::: Material provided

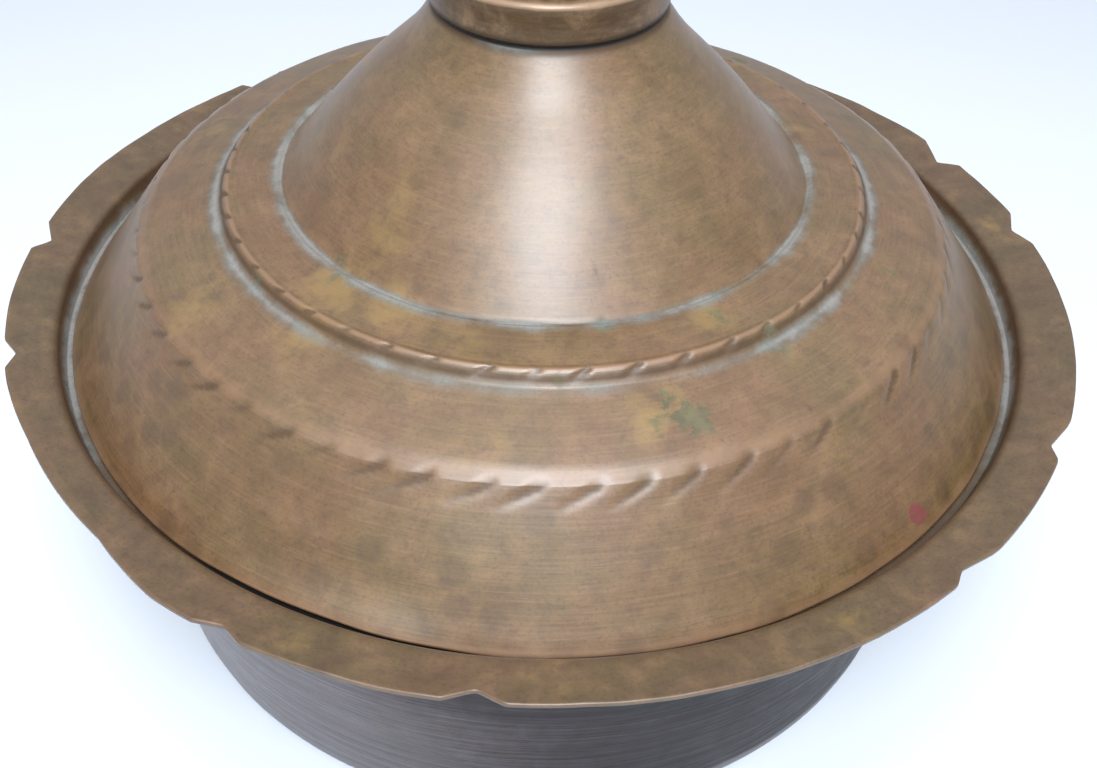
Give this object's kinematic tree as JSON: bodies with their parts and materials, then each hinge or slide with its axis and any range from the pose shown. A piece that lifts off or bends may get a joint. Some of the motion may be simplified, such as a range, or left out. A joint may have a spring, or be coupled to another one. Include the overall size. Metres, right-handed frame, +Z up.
{
  "type": "tagine pot",
  "caption": "Flat-bottomed copper dish with a scalloped flange, and a loose stepped conical lid that sits on a ledge inside the flange and carries a turned finial.",
  "frame": {"origin": "centre of the dish's resting face", "axes": "+Z up along the axis of the pot, -Y towards the front"},
  "size_m": [0.3599, 0.36, 0.2977],
  "materials": {
    "dish_copper": "aged hammered copper, brown patina, brushed wall, satin",
    "lid_copper": "aged hammered copper, brown patina with ochre mottling and verdigris in the valleys, satin",
    "collar_copper": "aged copper, darker brown, worn bright along the top edge, satin",
    "knob_copper": "aged copper, brown patina, satin",
    "brass_fittings": "turned brass, dull and worn"
  },
  "bodies": {
    "dish": {"dish": "dish_copper"},
    "lid": {"lid": "lid_copper", "collar": "collar_copper", "knob_stem": "brass_fittings", "knob_lower": "knob_copper", "knob_upper": "knob_copper", "knob_tip": "brass_fittings", "stud": "brass_fittings", "crown_washer": "brass_fittings", "stud_nut": "brass_fittings"}
  },
  "joints": [
    {"name": "lid_lift", "type": "slide", "parent": "dish", "child": "lid", "axis": [0, 0, 1], "range_m": [0, 0.2]}
  ]
}
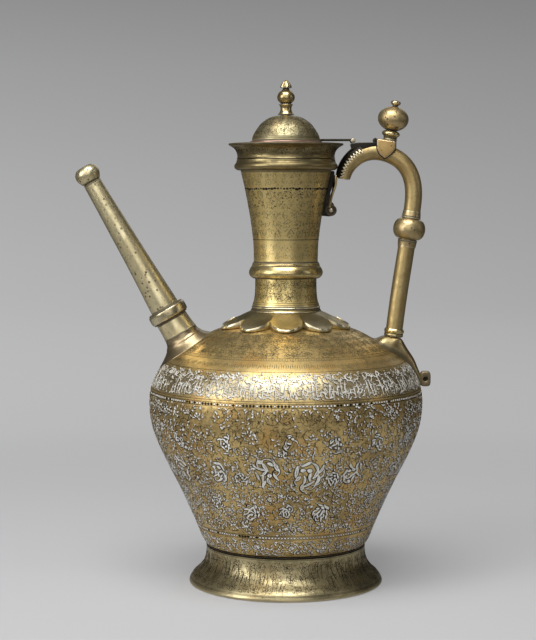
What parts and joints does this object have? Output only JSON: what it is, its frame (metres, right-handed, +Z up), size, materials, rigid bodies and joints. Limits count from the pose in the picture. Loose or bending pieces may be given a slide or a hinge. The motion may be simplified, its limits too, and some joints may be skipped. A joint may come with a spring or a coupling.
{
  "type": "ibrik ewer",
  "caption": "Brass ibrik ewer with silver inlay: swelling body on a flared foot, waisted neck with a lobed collar, straight spout, arched tube handle and a hinged domed lid.",
  "frame": {"origin": "centre of the bounding box in X and Y, on the plane that the foot stands on", "axes": "+Z up along the body's axis, -X towards the spout, +X towards the handle, XZ is the plane of symmetry; the body's axis is 24.33 mm from the origin towards +X"},
  "size_m": [0.2682, 0.2068, 0.38],
  "materials": {
    "inlaid_brass": "aged brown-gold brass with dense silver inlay, rubbed bright on the shoulder",
    "engraved_brass": "aged olive-gold brass, finely engraved, dark in the cuts",
    "plain_brass": "aged brass with a soft sheen",
    "satin_brass": "satin brass worn smooth, small dark pits",
    "pale_brass": "pale brass, rubbed bright on the edges",
    "dark_brass": "nearly black patina with bright worn edges",
    "red_brass": "reddish copper-coloured brass, dull"
  },
  "bodies": {
    "ewer": {"foot_ring": "inlaid_brass", "body_shell": "inlaid_brass", "base_plate": "plain_brass", "neck_collar": "plain_brass", "neck_bead": "satin_brass", "lower_neck": "engraved_brass", "neck_ring": "satin_brass", "neck_tube": "engraved_brass", "rim_bead": "satin_brass", "rim_flare": "engraved_brass", "mouth_plate": "dark_brass", "lid_hinge_pin": "pale_brass", "handle_arch": "satin_brass", "handle_lower_tube": "satin_brass", "handle_knop": "satin_brass", "knop_upper_collar": "satin_brass", "knop_lower_collar": "satin_brass", "handle_foot_ring": "satin_brass", "handle_saddle": "plain_brass", "handle_ferrule": "pale_brass", "finial_ring": "satin_brass", "finial_ball": "satin_brass", "finial_button": "pale_brass", "hinge_bracket": "dark_brass", "handle_strap": "dark_brass", "strap_pin": "pale_brass", "neck_lug": "dark_brass", "spout_ring": "pale_brass", "spout_tube": "satin_brass", "spout_sleeve": "satin_brass", "spout_base": "plain_brass", "spout_tip": "satin_brass"},
    "lid": {"lid_flange": "red_brass", "lid_dome": "engraved_brass", "lid_finial": "plain_brass", "lid_strap": "dark_brass"}
  },
  "joints": [
    {"name": "lid_hinge", "type": "hinge", "parent": "ewer", "child": "lid", "pos_m": [0.07433, 0, 0.3346], "axis": [0, 1, 0], "range_deg": [0, 95]}
  ]
}
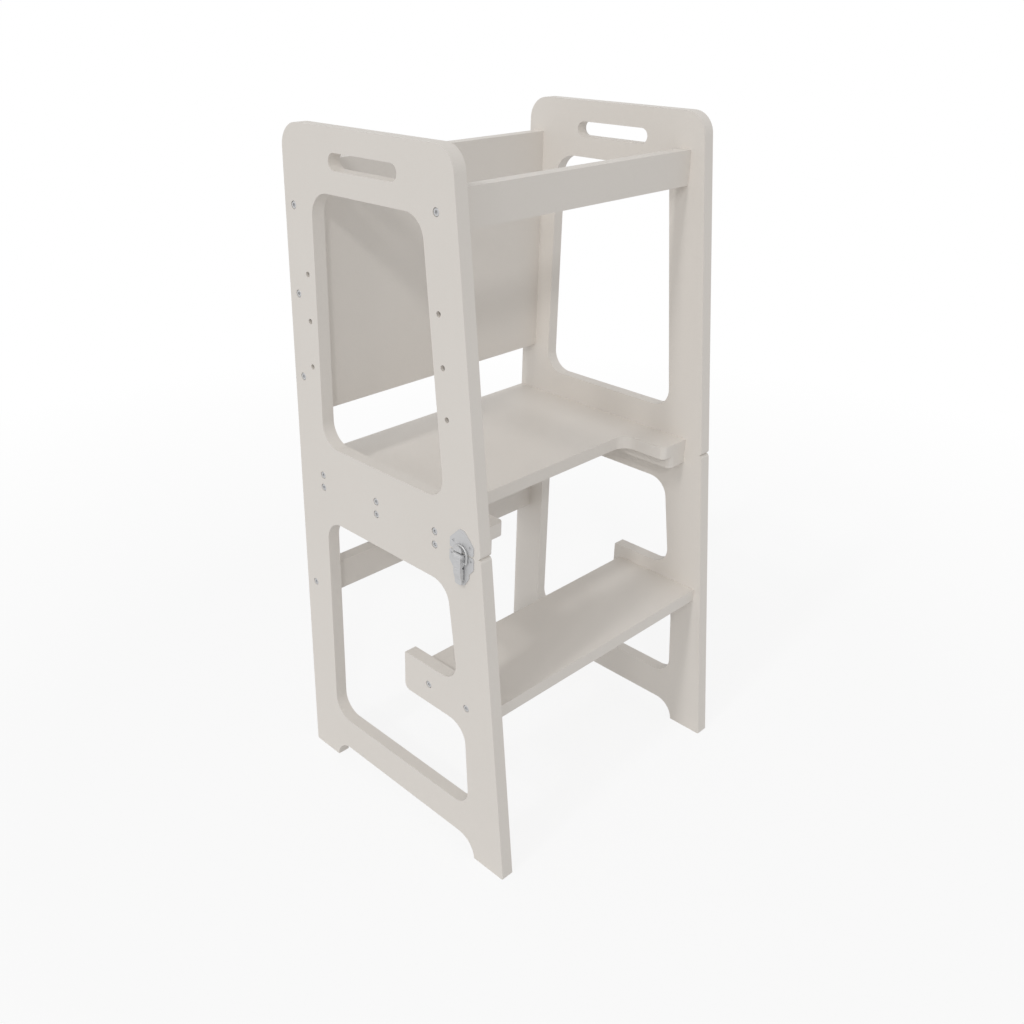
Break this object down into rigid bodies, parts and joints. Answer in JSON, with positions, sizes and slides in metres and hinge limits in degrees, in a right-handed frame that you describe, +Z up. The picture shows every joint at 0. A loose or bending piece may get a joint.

::::::

__What is needed__
Each line of the material should be echoed exactly.

__Exercise result__
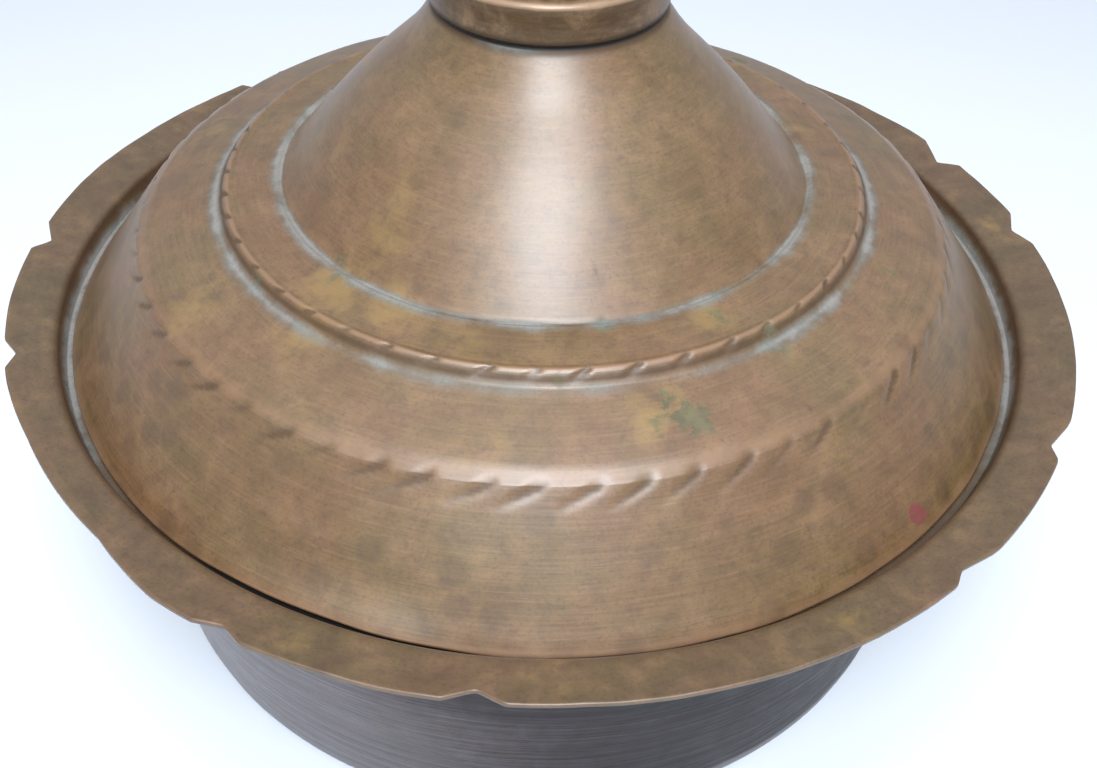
Give this object's kinematic tree as JSON: bodies with their parts and materials, then each hinge or slide with its axis and any range from the pose shown. A piece that lifts off or bends may get a joint. Some of the motion may be simplified, such as a range, or left out. A joint may have a spring, or be coupled to another one. Include the overall size. Metres, right-handed frame, +Z up.
{
  "type": "tagine pot",
  "caption": "Flat-bottomed copper dish with a scalloped flange, and a loose stepped conical lid that sits on a ledge inside the flange and carries a turned finial.",
  "frame": {"origin": "centre of the dish's resting face", "axes": "+Z up along the axis of the pot, -Y towards the front"},
  "size_m": [0.3599, 0.36, 0.2977],
  "materials": {
    "dish_copper": "aged hammered copper, brown patina, brushed wall, satin",
    "lid_copper": "aged hammered copper, brown patina with ochre mottling and verdigris in the valleys, satin",
    "collar_copper": "aged copper, darker brown, worn bright along the top edge, satin",
    "knob_copper": "aged copper, brown patina, satin",
    "brass_fittings": "turned brass, dull and worn"
  },
  "bodies": {
    "dish": {"dish": "dish_copper"},
    "lid": {"lid": "lid_copper", "collar": "collar_copper", "knob_stem": "brass_fittings", "knob_lower": "knob_copper", "knob_upper": "knob_copper", "knob_tip": "brass_fittings", "stud": "brass_fittings", "crown_washer": "brass_fittings", "stud_nut": "brass_fittings"}
  },
  "joints": [
    {"name": "lid_lift", "type": "slide", "parent": "dish", "child": "lid", "axis": [0, 0, 1], "range_m": [0, 0.2]}
  ]
}
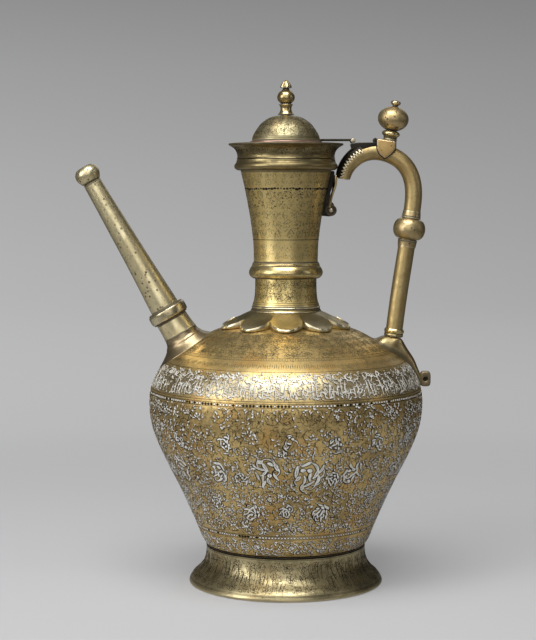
What parts and joints does this object have? Output only JSON: what it is, its frame (metres, right-handed, +Z up), size, materials, rigid bodies and joints. Limits count from the pose in the picture. Loose or bending pieces may be given a slide or a hinge. The motion may be simplified, its limits too, and some joints may be skipped. A joint may come with a spring or a coupling.
{
  "type": "ibrik ewer",
  "caption": "Brass ibrik ewer with silver inlay: swelling body on a flared foot, waisted neck with a lobed collar, straight spout, arched tube handle and a hinged domed lid.",
  "frame": {"origin": "centre of the bounding box in X and Y, on the plane that the foot stands on", "axes": "+Z up along the body's axis, -X towards the spout, +X towards the handle, XZ is the plane of symmetry; the body's axis is 24.33 mm from the origin towards +X"},
  "size_m": [0.2682, 0.2068, 0.38],
  "materials": {
    "inlaid_brass": "aged brown-gold brass with dense silver inlay, rubbed bright on the shoulder",
    "engraved_brass": "aged olive-gold brass, finely engraved, dark in the cuts",
    "plain_brass": "aged brass with a soft sheen",
    "satin_brass": "satin brass worn smooth, small dark pits",
    "pale_brass": "pale brass, rubbed bright on the edges",
    "dark_brass": "nearly black patina with bright worn edges",
    "red_brass": "reddish copper-coloured brass, dull"
  },
  "bodies": {
    "ewer": {"foot_ring": "inlaid_brass", "body_shell": "inlaid_brass", "base_plate": "plain_brass", "neck_collar": "plain_brass", "neck_bead": "satin_brass", "lower_neck": "engraved_brass", "neck_ring": "satin_brass", "neck_tube": "engraved_brass", "rim_bead": "satin_brass", "rim_flare": "engraved_brass", "mouth_plate": "dark_brass", "lid_hinge_pin": "pale_brass", "handle_arch": "satin_brass", "handle_lower_tube": "satin_brass", "handle_knop": "satin_brass", "knop_upper_collar": "satin_brass", "knop_lower_collar": "satin_brass", "handle_foot_ring": "satin_brass", "handle_saddle": "plain_brass", "handle_ferrule": "pale_brass", "finial_ring": "satin_brass", "finial_ball": "satin_brass", "finial_button": "pale_brass", "hinge_bracket": "dark_brass", "handle_strap": "dark_brass", "strap_pin": "pale_brass", "neck_lug": "dark_brass", "spout_ring": "pale_brass", "spout_tube": "satin_brass", "spout_sleeve": "satin_brass", "spout_base": "plain_brass", "spout_tip": "satin_brass"},
    "lid": {"lid_flange": "red_brass", "lid_dome": "engraved_brass", "lid_finial": "plain_brass", "lid_strap": "dark_brass"}
  },
  "joints": [
    {"name": "lid_hinge", "type": "hinge", "parent": "ewer", "child": "lid", "pos_m": [0.07433, 0, 0.3346], "axis": [0, 1, 0], "range_deg": [0, 95]}
  ]
}
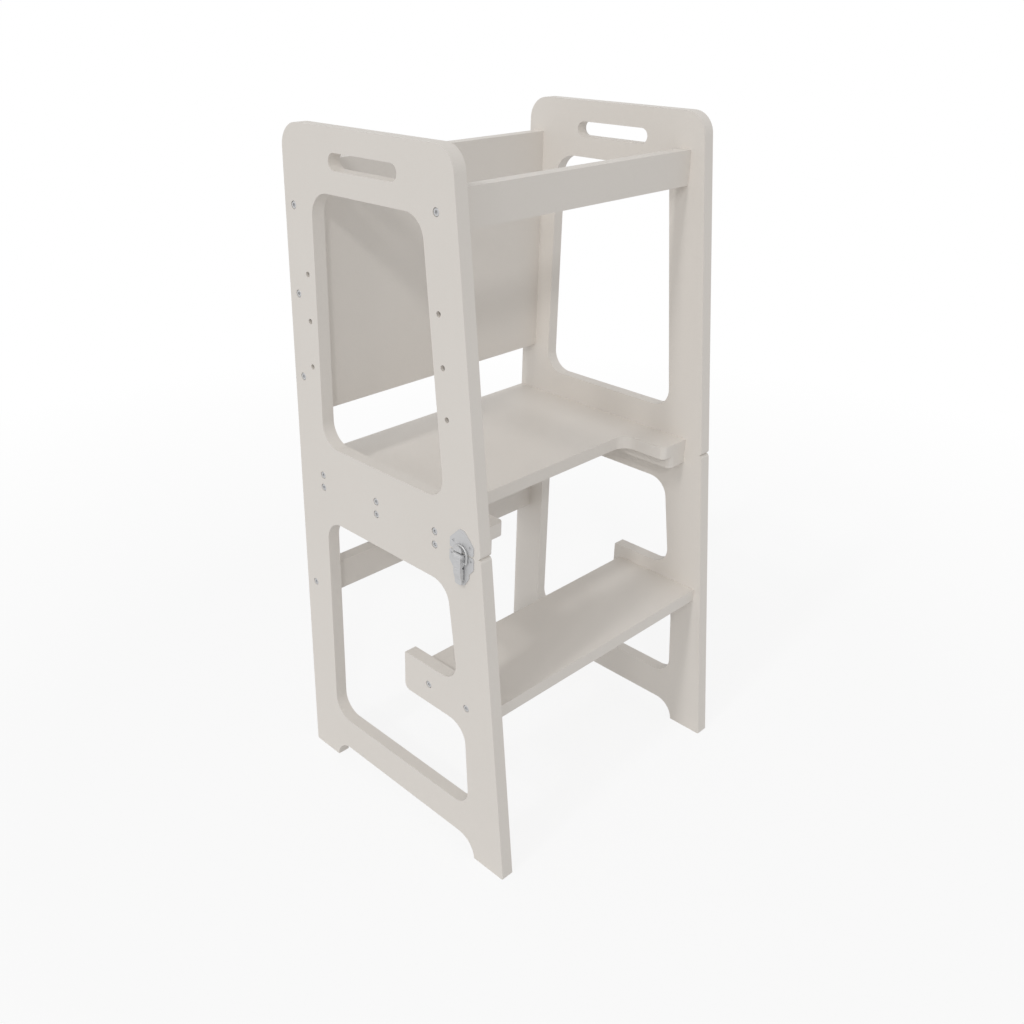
Break this object down into rigid bodies, parts and joints. Answer in JSON, with positions, sizes and slides in metres and hinge limits in degrees, in a right-handed frame that you describe, +Z up. The picture shows every joint at 0. A loose or bending piece may get a joint.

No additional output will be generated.